Sin embargo, las calles -como la Blanca el 4, la plaza, a pesar del morbo de las televisiones- no se dejan amordazar ni embrollar (¿chupinazo alter... ¡qué¡?). ¿Fiesta? Fiesta, sí. Pero la fiesta no es amnesia: es la apoteosis de la colectividad lúcida. Vitoria tiene un centro complicado, mal articulado (casco antiguo aún sin recuperar; ensanche de provincia sin redimensionar,...) Desterrar el ferrocarril, es lo que ahora toca (y que el Artium y la Catedral Vieja cumplan con su labor). Sólo la piqueta y la excavadora (y una imaginación vitalista y proyectiva) darán coherencia a un centro urbano digno de una ciudad de doscientos y pico mil. Centro urbano y espacio festivo. En él se comerán los peces que Nicolás trajo del río, con guisantes, patatas, pimienta en polvo, laurel, vino tinto, ron, ajo y pimentón rojo, bien de aceite y agua. O conejo con manteca de cerdo, cebolla, ajo y laurel, espárragos y arvejillas. Día de pucheros y restaurante, día de familia y jaleo casero, de encuentro y rito colectivo, de pelota o toros. Día Grande.

Centro a rebosar comparsas, txistularis, bandas y espontáneos. Animación, cafeterías y tascas llenas. Pinchos, ruedas y crianzas. Rabas y rabos atados. Jolgorio en las calles de Vitoria. (Cada vez más vitorianos saben que lo son.) Gargantúa, estatuas bajadas de su pedestal charlando animadamente, cuartetos de cuerda o de viento, y guitarras emulando a Bob (porque nadie se atreve con Eric o Jimmy).
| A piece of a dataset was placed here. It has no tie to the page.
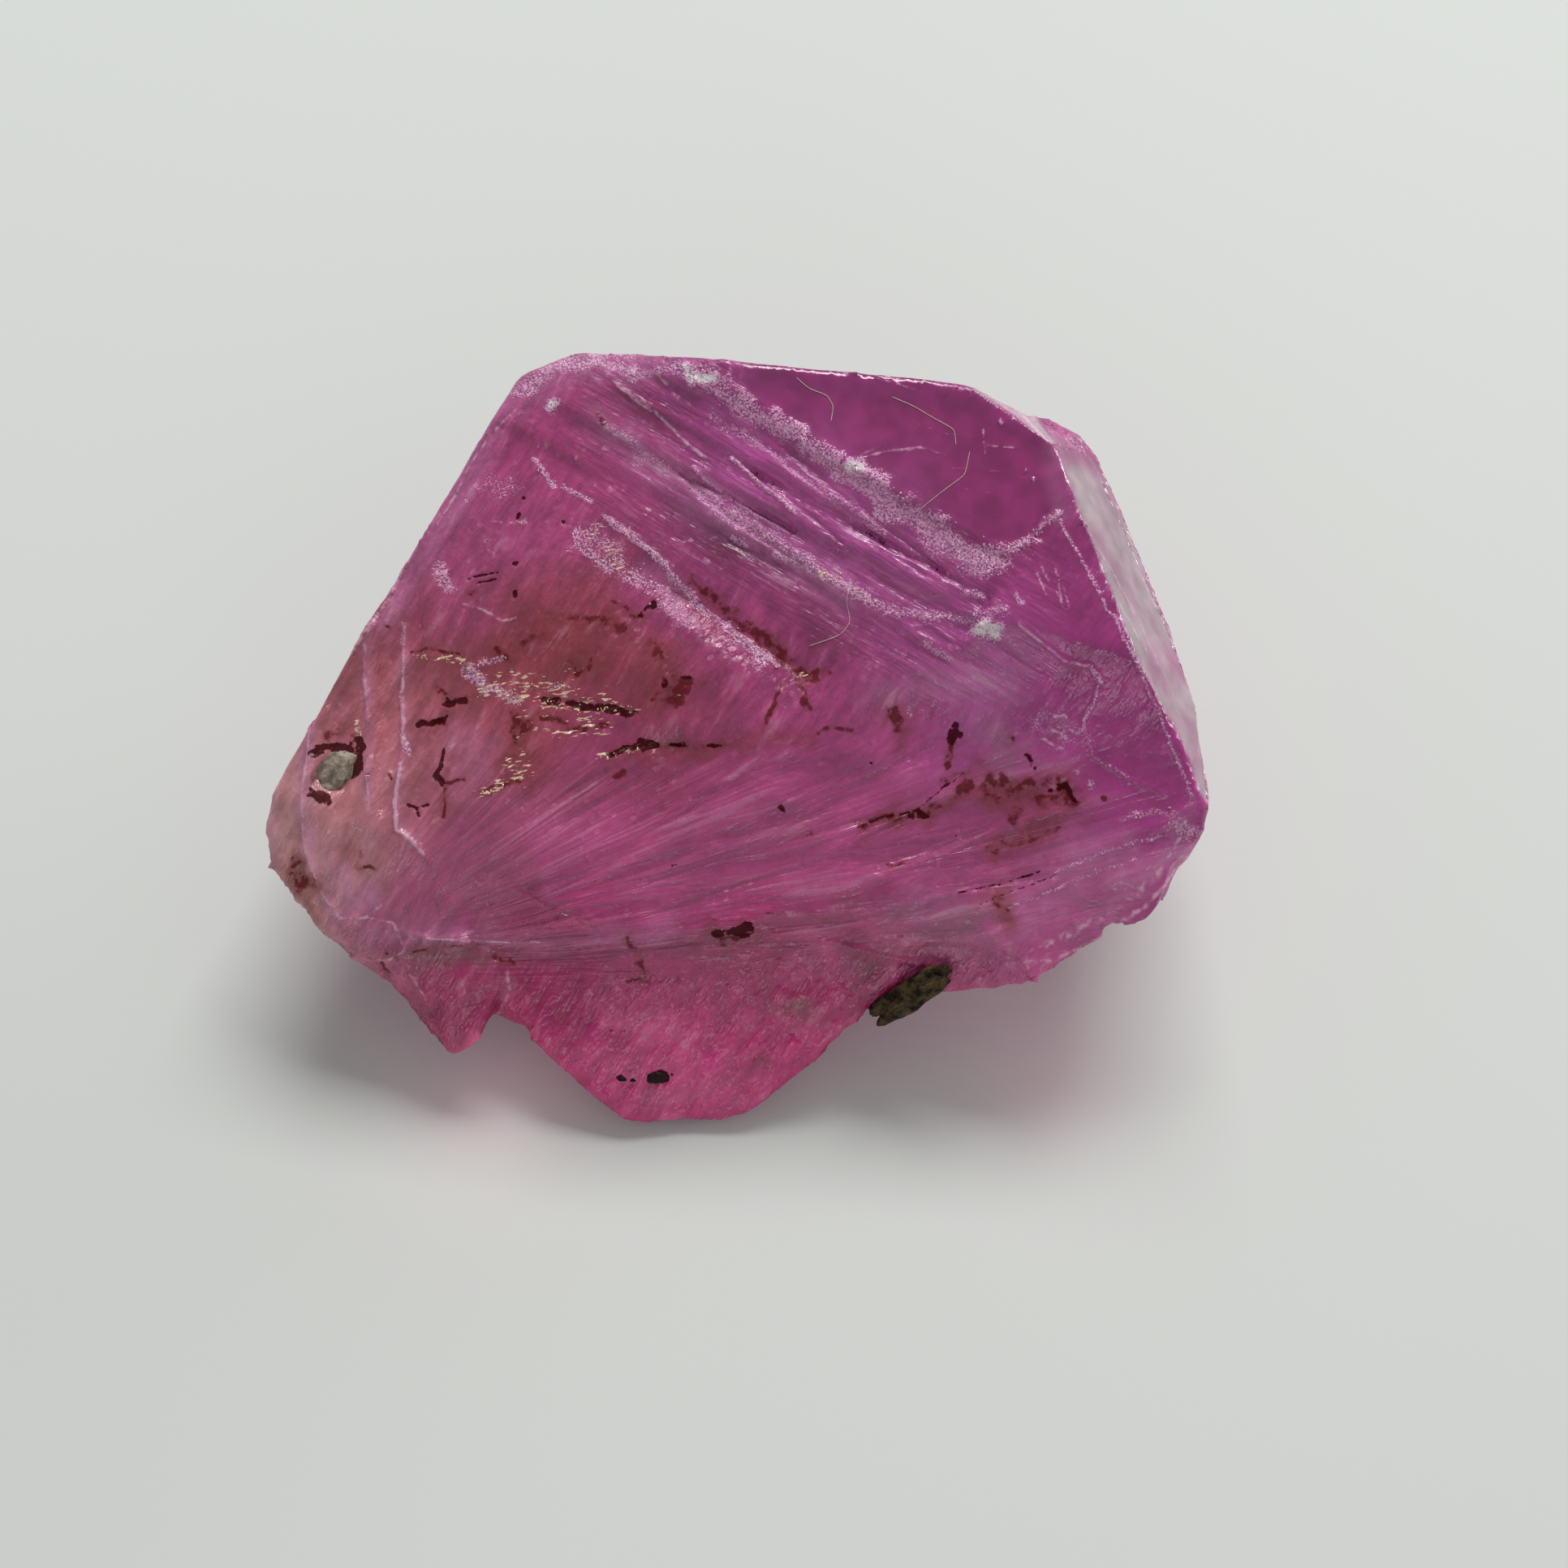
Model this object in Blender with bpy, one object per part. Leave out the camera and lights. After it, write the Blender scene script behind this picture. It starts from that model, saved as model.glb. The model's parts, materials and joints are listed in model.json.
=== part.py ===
"""A rough pink sapphire: one broken, stubby, six-sided crystal at its real size.

The crystal's long axis, its c axis, leans forward and a little left, so that its flat end face
looks up and towards -Y. Natural faces stand round the far side. The near side, the left lobe
and the underside are broken. Everything is worked out in millimetres, +X right, +Y back, +Z up,
with the ground at z = 0, and is turned into metres at the end, with the origin on the ground
under the middle of the stone.
"""

import math

import bmesh
import bpy
from mathutils import Matrix, Vector

MM = 0.001

# How the c axis leans, in degrees, and a point of the end face, in mm.
LEAN_FORWARD = 24.0
LEAN_LEFT = 4.0
END_FACE = Vector((2.36, 2.45, 6.20))

# Growth steps on the end face: they run STEP_TURN from +X in plan, and go down towards -Y.
# Each is how far it lies from END_FACE, and how much it drops, in mm.
STEP_TURN = math.radians(-31.0)
STEPS = [(1.72, 0.09), (2.12, 0.07), (2.56, 0.09), (3.05, 0.08)]
STEPS_END = 1.70
STEP_SLOPE = math.radians(1.2)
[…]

Clarinetistas y payasos. Y la Banda Municipal animando la glorieta de la Florida.

Es el centro de la feria y de la ciudad. Zaramaga, Arana, San Martín, Oreitiasolo, Lakua y la nueva Lakua se pierden en la lejanía. Y bien está. En las tierras en que las grúas parecían caballos varados antes de la batalla, en que la excavadora arremetía contra el campo y éste golpeaba con viento y lluvia, en la ciudad nueva, librada ya la batalla, van progresivamente asentándose habitantes ajenos, residentes tranquilos. Bares, hoteles y peluquerías, panaderías, supermercados y cines ocupan bajos, ayer escombreras.

Hoy la fiesta se serena, como se remansa el río al llegar al valle. Pero nadie, nadie; no duerme nadie. No hay olvido ni sueño.